WHAT NEEDS TO BE DONE — The complete listing should be restated exactly.

STORED DATA —

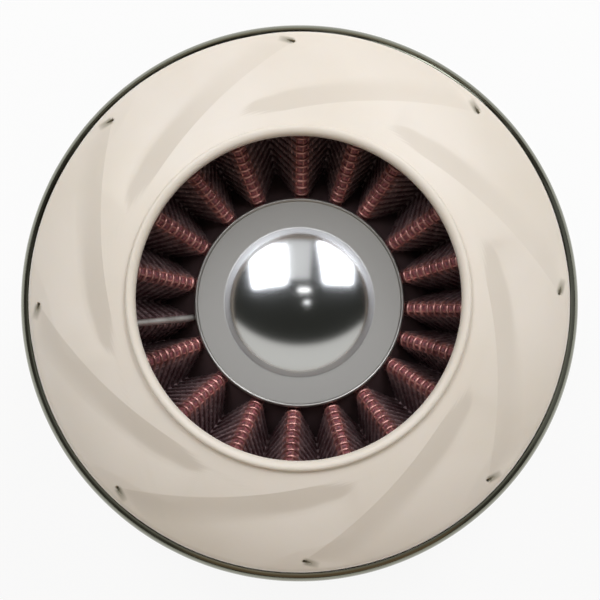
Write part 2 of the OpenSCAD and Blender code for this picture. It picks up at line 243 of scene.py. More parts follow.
# %% [markdown]
# ## The front cap
# The cap is cast in a cream polyurethane, poured round the pleats' ends in a mould. Its face
# has eight shallow spiral grooves, each with one crisp side that faces the opening, and a
# small sunken mark where it starts. Cutting them with a Boolean would leave long thin faces
# that shade badly. Here the face is spun fine, its columns of points are twisted until they
# follow the grooves' crisp sides, and the points are then lowered by a formula.

# %% The groove's plan
GROOVES = 8
GROOVE_AT = 1.0
GROOVE_START_R = 59.4
GROOVE_END_R = 41.6
GROOVE_SWEEP = math.radians(58)
GROOVE_BOW = 3.0


def groove_side(t):
    """The crisp side of the first groove, from its outer end at 0 to its inner end at 1."""
    s = np.array([GROOVE_START_R, 0.0])
    e = GROOVE_END_R * np.array([math.cos(GROOVE_SWEEP), math.sin(GROOVE_SWEEP)])
    d = e - s
    t = np.asarray(t)[..., None]
    return s + t * d + 4 * t * (1 - t) * GROOVE_BOW * np.array([d[1], -d[0]]) / np.linalg.norm(d)


side_t = np.linspace(0, 1, 241)
side = groove_side(side_t)
side_r = np.hypot(side[:, 0], side[:, 1])
side_a = np.arctan2(side[:, 1], side[:, 0])
side_d = np.gradient(side, axis=0)
side_d /= np.linalg.norm(side_d, axis=1)[:, None]
print("groove from radius", round(side_r[0], 1), "to", round(side_r[-1], 1))

# %% [markdown]
# How far a point of the face is lowered depends on how far along the groove it lies, and how
# far out from the crisp side. At the crisp side the face bends down by about ten degrees,
# like the back of a turbine blade. Near the rim it levels out softly and comes up again very
# slowly over the land beyond. Near the opening the groove narrows to a rounded leaf tip.
# Where a value below is a pair, it goes from the first near the rim to the second near the
# opening. Widths and lengths are in millimetres, and shares are of the groove's own width.

# %% The groove's depth
GROOVE_LENGTH = 51.0
GROOVE_W = 6.0
GROOVE_FALL = 0.18
BEND_SHARE = (0.3, 0.6)
FLAT_SHARE = (1.1, 0.9)
LAND_W = (16.0, 8.0)
GROOVE_SHADE_SHARE = (0.4, 1.0)
TIP_FROM = 0.78
TIP_TURN = 0.88
TIP_TO = 1.03
TIP_INSET = 1.2
TIP_SOFT = 0.25
EDGE_SOFT = 0.02


def smooth(x, lo, hi):
    """Goes softly from 0 at lo to 1 at hi."""
    x = np.clip((x - lo) / (hi - lo), 0, 1)
    return x * x * (3 - 2 * x)


def groove_shape(x, y):
    """Depth below the plain crown at points of the plan, and how much each lies in the groove."""
    k = np.concatenate([
        ((px[:, None] - side[:, 0]) ** 2 + (py[:, None] - side[:, 1]) ** 2).argmin(axis=1)
        for px, py in zip(np.array_split(x, 16), np.array_split(y, 16))
    ])
    dx, dy = x - side[k, 0], y - side[k, 1]
    beyond = dx * side_d[k, 0] + dy * side_d[k, 1]
    t = side_t[k] + beyond / GROOVE_LENGTH
    tip = smooth(t, TIP_TURN, TIP_TO)
    across = np.maximum(dx * side_d[k, 1] - dy * side_d[k, 0] - TIP_INSET * tip, 0)
    across = across**2 / (across + TIP_SOFT * tip + 0.001)
    round_end = np.clip((t - TIP_FROM) / (TIP_TO - TIP_FROM), 0, 0.999)
    wide = np.maximum(GROOVE_W * smooth(t, -0.02, 0.16) * np.sqrt(1 - round_end**2), 0.01)
    inner = smooth(t, 0.3, 0.8)
    # dust is the share of the band that the material paints darker, as painted shade in the groove.
    bend, flat, land_w, dust = (
        rim_value + (inner_value - rim_value) * inner
        for rim_value, inner_value in (BEND_SHARE, FLAT_SHARE, LAND_W, GROOVE_SHADE_SHARE)
    )
    share = np.minimum(across / wide, flat)
    level = share - np.maximum(share - bend, 0) ** 2 / (2 * (flat - bend))
    land = 1 - np.clip((across - wide) / land_w, 0, 1)
    inside = smooth(across, 0, EDGE_SOFT + TIP_SOFT * tip) * smooth(wide, 0, 2)
    inside *= 1 - smooth(share, bend + 0.1, flat)
    return GROOVE_FALL * wide * level * land, inside * dust


MARK_WAY = (0.3, 0.954)
MARK_DEPTH = 1.3
MARK_FROM = -0.3
PIT_LENGTH = 2.1
PIT_HALF_W = 0.4
TAIL_LENGTH = 3.8
TAIL_TINT = 0.8


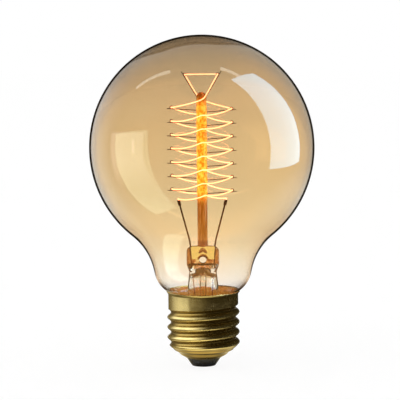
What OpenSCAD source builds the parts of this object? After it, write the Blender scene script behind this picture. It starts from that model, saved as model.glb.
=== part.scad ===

RESPONSE —
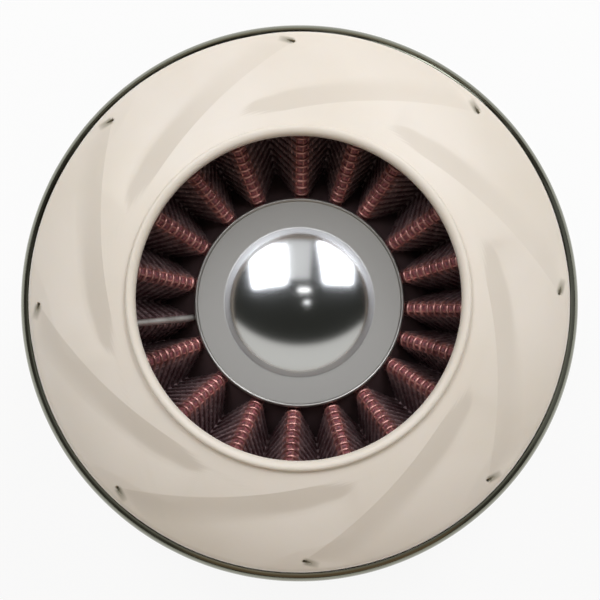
Write part 2 of the OpenSCAD and Blender code for this picture. It picks up at line 243 of scene.py. More parts follow.
# %% [markdown]
# ## The front cap
# The cap is cast in a cream polyurethane, poured round the pleats' ends in a mould. Its face
# has eight shallow spiral grooves, each with one crisp side that faces the opening, and a
# small sunken mark where it starts. Cutting them with a Boolean would leave long thin faces
# that shade badly. Here the face is spun fine, its columns of points are twisted until they
# follow the grooves' crisp sides, and the points are then lowered by a formula.

# %% The groove's plan
GROOVES = 8
GROOVE_AT = 1.0
GROOVE_START_R = 59.4
GROOVE_END_R = 41.6
GROOVE_SWEEP = math.radians(58)
GROOVE_BOW = 3.0


def groove_side(t):
    """The crisp side of the first groove, from its outer end at 0 to its inner end at 1."""
    s = np.array([GROOVE_START_R, 0.0])
    e = GROOVE_END_R * np.array([math.cos(GROOVE_SWEEP), math.sin(GROOVE_SWEEP)])
    d = e - s
    t = np.asarray(t)[..., None]
    return s + t * d + 4 * t * (1 - t) * GROOVE_BOW * np.array([d[1], -d[0]]) / np.linalg.norm(d)


side_t = np.linspace(0, 1, 241)
side = groove_side(side_t)
side_r = np.hypot(side[:, 0], side[:, 1])
side_a = np.arctan2(side[:, 1], side[:, 0])
side_d = np.gradient(side, axis=0)
side_d /= np.linalg.norm(side_d, axis=1)[:, None]
print("groove from radius", round(side_r[0], 1), "to", round(side_r[-1], 1))

# %% [markdown]
# How far a point of the face is lowered depends on how far along the groove it lies, and how
# far out from the crisp side. At the crisp side the face bends down by about ten degrees,
# like the back of a turbine blade. Near the rim it levels out softly and comes up again very
# slowly over the land beyond. Near the opening the groove narrows to a rounded leaf tip.
# Where a value below is a pair, it goes from the first near the rim to the second near the
# opening. Widths and lengths are in millimetres, and shares are of the groove's own width.

# %% The groove's depth
GROOVE_LENGTH = 51.0
GROOVE_W = 6.0
GROOVE_FALL = 0.18
BEND_SHARE = (0.3, 0.6)
FLAT_SHARE = (1.1, 0.9)
LAND_W = (16.0, 8.0)
GROOVE_SHADE_SHARE = (0.4, 1.0)
TIP_FROM = 0.78
TIP_TURN = 0.88
TIP_TO = 1.03
TIP_INSET = 1.2
TIP_SOFT = 0.25
EDGE_SOFT = 0.02


def smooth(x, lo, hi):
    """Goes softly from 0 at lo to 1 at hi."""
    x = np.clip((x - lo) / (hi - lo), 0, 1)
    return x * x * (3 - 2 * x)


def groove_shape(x, y):
    """Depth below the plain crown at points of the plan, and how much each lies in the groove."""
    k = np.concatenate([
        ((px[:, None] - side[:, 0]) ** 2 + (py[:, None] - side[:, 1]) ** 2).argmin(axis=1)
        for px, py in zip(np.array_split(x, 16), np.array_split(y, 16))
    ])
    dx, dy = x - side[k, 0], y - side[k, 1]
    beyond = dx * side_d[k, 0] + dy * side_d[k, 1]
    t = side_t[k] + beyond / GROOVE_LENGTH
    tip = smooth(t, TIP_TURN, TIP_TO)
    across = np.maximum(dx * side_d[k, 1] - dy * side_d[k, 0] - TIP_INSET * tip, 0)
    across = across**2 / (across + TIP_SOFT * tip + 0.001)
    round_end = np.clip((t - TIP_FROM) / (TIP_TO - TIP_FROM), 0, 0.999)
    wide = np.maximum(GROOVE_W * smooth(t, -0.02, 0.16) * np.sqrt(1 - round_end**2), 0.01)
    inner = smooth(t, 0.3, 0.8)
    # dust is the share of the band that the material paints darker, as painted shade in the groove.
    bend, flat, land_w, dust = (
        rim_value + (inner_value - rim_value) * inner
        for rim_value, inner_value in (BEND_SHARE, FLAT_SHARE, LAND_W, GROOVE_SHADE_SHARE)
    )
    share = np.minimum(across / wide, flat)
    level = share - np.maximum(share - bend, 0) ** 2 / (2 * (flat - bend))
    land = 1 - np.clip((across - wide) / land_w, 0, 1)
    inside = smooth(across, 0, EDGE_SOFT + TIP_SOFT * tip) * smooth(wide, 0, 2)
    inside *= 1 - smooth(share, bend + 0.1, flat)
    return GROOVE_FALL * wide * level * land, inside * dust


MARK_WAY = (0.3, 0.954)
MARK_DEPTH = 1.3
MARK_FROM = -0.3
PIT_LENGTH = 2.1
PIT_HALF_W = 0.4
TAIL_LENGTH = 3.8
TAIL_TINT = 0.8


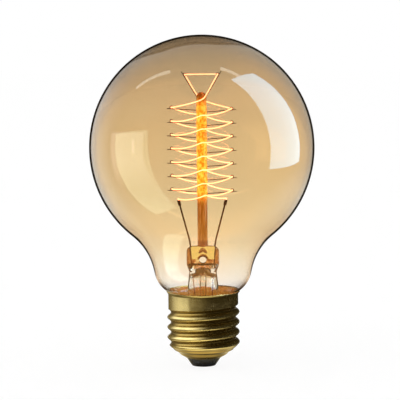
What OpenSCAD source builds the parts of this object? After it, write the Blender scene script behind this picture. It starts from that model, saved as model.glb.
=== part.scad ===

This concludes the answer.